Run Environment & Game Shape

American Family Field’s dome eliminates weather as a variable entirely — no wind, no cold, no humidity shifts that have historically inflated outdoor totals on spring nights. The park factor sits at a perfectly neutral 1.00, meaning there’s no architectural reason to shade the total in either direction based on venue alone. What the dome environment does, practically, is remove one of the most common late-swing arguments for the over: the “wind is blowing out tonight” conversation that pushes recreational bettors toward overs in outdoor parks. That variable simply doesn’t exist here. In a game where the pitching matchup already tilts hard toward the under, removing weather as a potential over catalyst is meaningful.
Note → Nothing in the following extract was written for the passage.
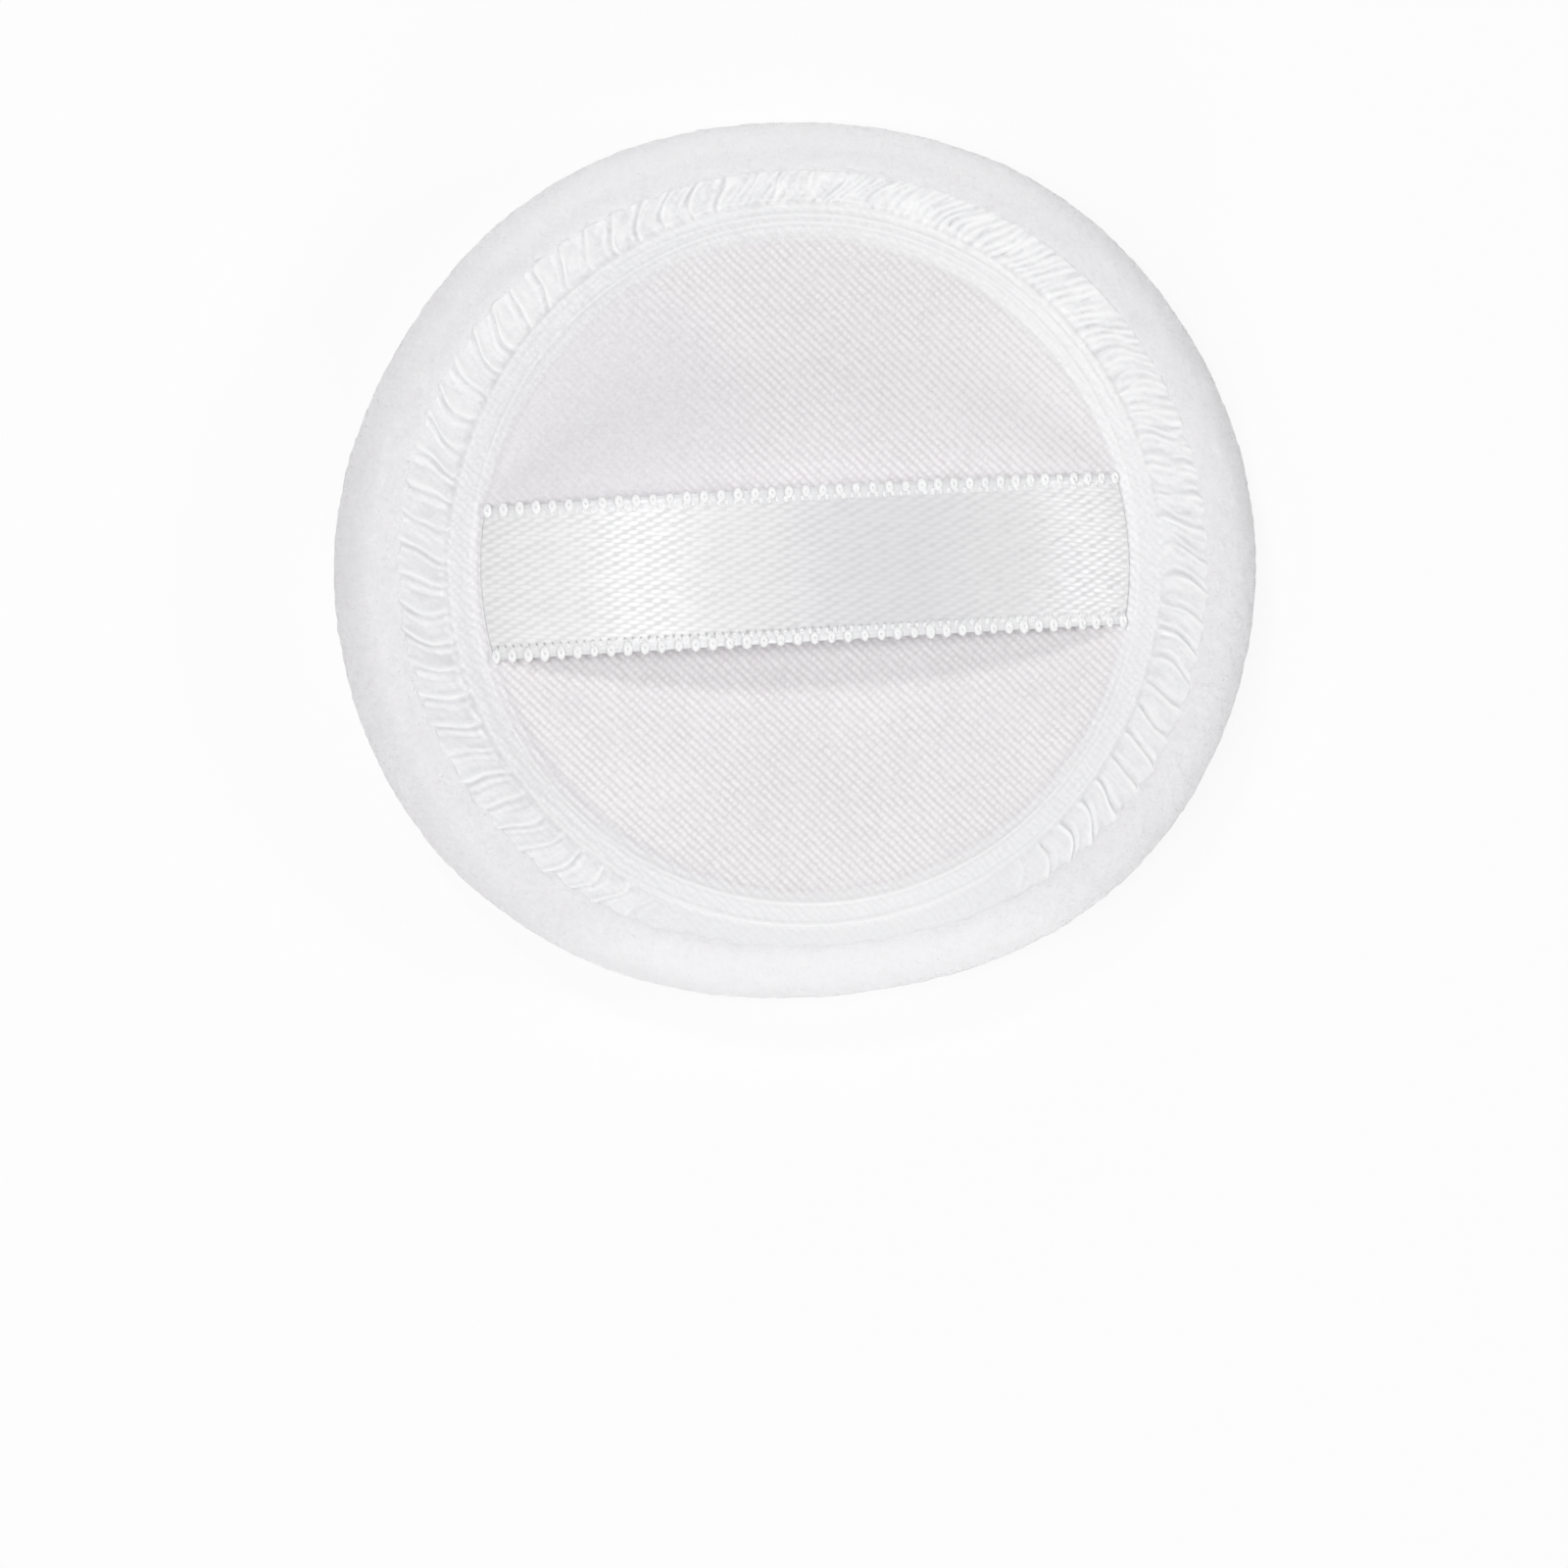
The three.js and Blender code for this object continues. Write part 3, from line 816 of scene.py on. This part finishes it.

The dome doesn’t manufacture under results on its own — but it does eliminate a key variable that could have worked against us, and in a tight total market priced at -104 for the under, that matters.

The Pick

Everything in this game funnels to the same conclusion. Misiorowski’s 1.50 ERA and 13.4 K/9 against a Phillies lineup batting .228/.688 OPS is the engine of this bet — a true ace-level performance against one of the weakest offensive profiles in baseball. Painter’s volatility is real, and I’ve been straight about that: eleven home runs in 58 innings, a 6.21 ERA, and a Brewers lineup built to punish mistake pitches. That’s the honest risk. But Painter giving up four or five runs doesn’t break this ticket if Misiorowski is doing what he’s been doing all season. The dome removes weather as an over variable, the park is neutral, and the Phillies’ strikeout-heavy lineup is exactly the profile Misiorowski was built to exploit.